Danaé, 38 ans : pourquoi je perds pas de poids alors que je me suis remise au sport 

C’est mathématique ! Si le sport fait brûler des calories, dans votre cas, la quantité d’énergie dépensée reste plus faible que celle apportée par l’alimentation. Pour mincir, il faut soit augmenter votre activité physique, soit réduire vos apports caloriques. Mais la silhouette ne dépend pas uniquement du poids. Avec une activité plus soutenue et régulière, même si la balance reste stable, on augmente sa masse maigre. Autrement dit, on perd du gras au profit du muscle, plus dense. Au bout de deux à trois mois d’entraînement, le corps est raffermi et les rondeurs se mettent à fondre.

100

C’est le nombre de gènes en rapport avec le poids, sur les 30 000 que nous comptabilisons dans nos cellules.

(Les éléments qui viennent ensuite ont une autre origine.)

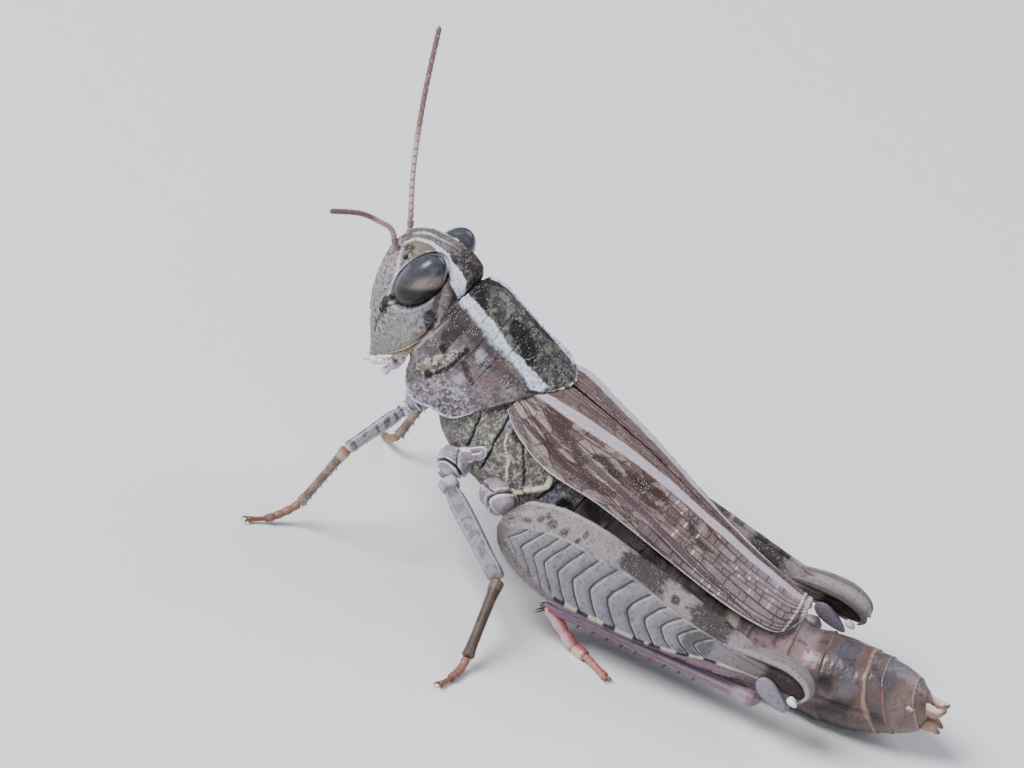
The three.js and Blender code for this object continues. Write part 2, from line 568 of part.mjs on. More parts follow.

Le faible poids de la génétique 

Les cas d’obésité purement génétique sont rares (dus à la mutation d’un gène). Le plus souvent, on a des prédispositions génétiques à l’excès de poids, qui ne vont pas forcément s’exprimer. Tout dépend de l’hygiène de vie. « Si l’on fait du sport et que l’on s’alimente correctement, il n’y a pas de surpoids ni d’obésité fatale », assure le Dr Lecerf. Donc, même si l’on grandit dans une famille qui n’aide pas à manger sainement, tout ne se joue pas avant 6 ans ! Même si le nombre de cellules graisseuses (adipocytes) s’est multiplié et que, une fois acquis, il ne peut pas diminuer. « L’important n’est pas tant la quantité des adipocytes que leur taille : le fait qu’ils soient remplis ou non de graisses. Or on peut toujours diminuer leur volume en réduisant son alimentation. » Ce qui sera d’autant plus facile que l’obésité est récente.

Le rôle du microbiote 

Et si le surpoids et l’obésité étaient liés à la composition du microbiote intestinal ? Comprenez que, parmi les milliards de bactéries qui le composent, certaines fabriquent des substances qui influent sur la production des hormones régulant la satiété et la faim. Un déséquilibre (dysbiose) va modifier le comportement alimentaire. Voilà ce qui peut arriver chez les enfants et les ados ayant pris beaucoup d’antibiotiques ou soumis à des stress importants. Leur dysbiose se traduit par une montée de la production de GLP1 (hormone qui stimule le signal de la faim) au niveau des intestins. A l’inverse, une alimentation déséquilibrée peut altérer la flore intestinale, surtout chez des jeunes adeptes de malbouffe. Résultat, le microbiote ne joue plus son rôle protecteur de la muqueuse intestinale, qui devient poreuse. Passent alors dans le sang des substances responsables d’une inflammation à bas bruit, notamment au niveau du tissu adipeux et du cerveau. D’où l’apparition possible d’une anxiété, voire d’une dépression… qui incite aux troubles compulsifs alimentaires pour compenser le mal-être.

Pas de régime pendant la grossesse ! 

S’il ne faut pas prendre trop de poids durant la grossesse, l’inverse est vrai aussi. Un régime restrictif peut conduire le fœtus à économiser l’énergie, de peur de manquer de calories, et à se mettre au ralenti. Le bébé aura un petit poids à la naissance et gardera son esprit « économe » en grandissant. Il risque alors de stocker plus vite que les autres tout ce qui est en surplus dans son alimentation. A l’âge adulte, il aura tendance à développer des graisses, surtout abdominales, et aura un risque élevé de diabète et de maladies cardio-vasculaires.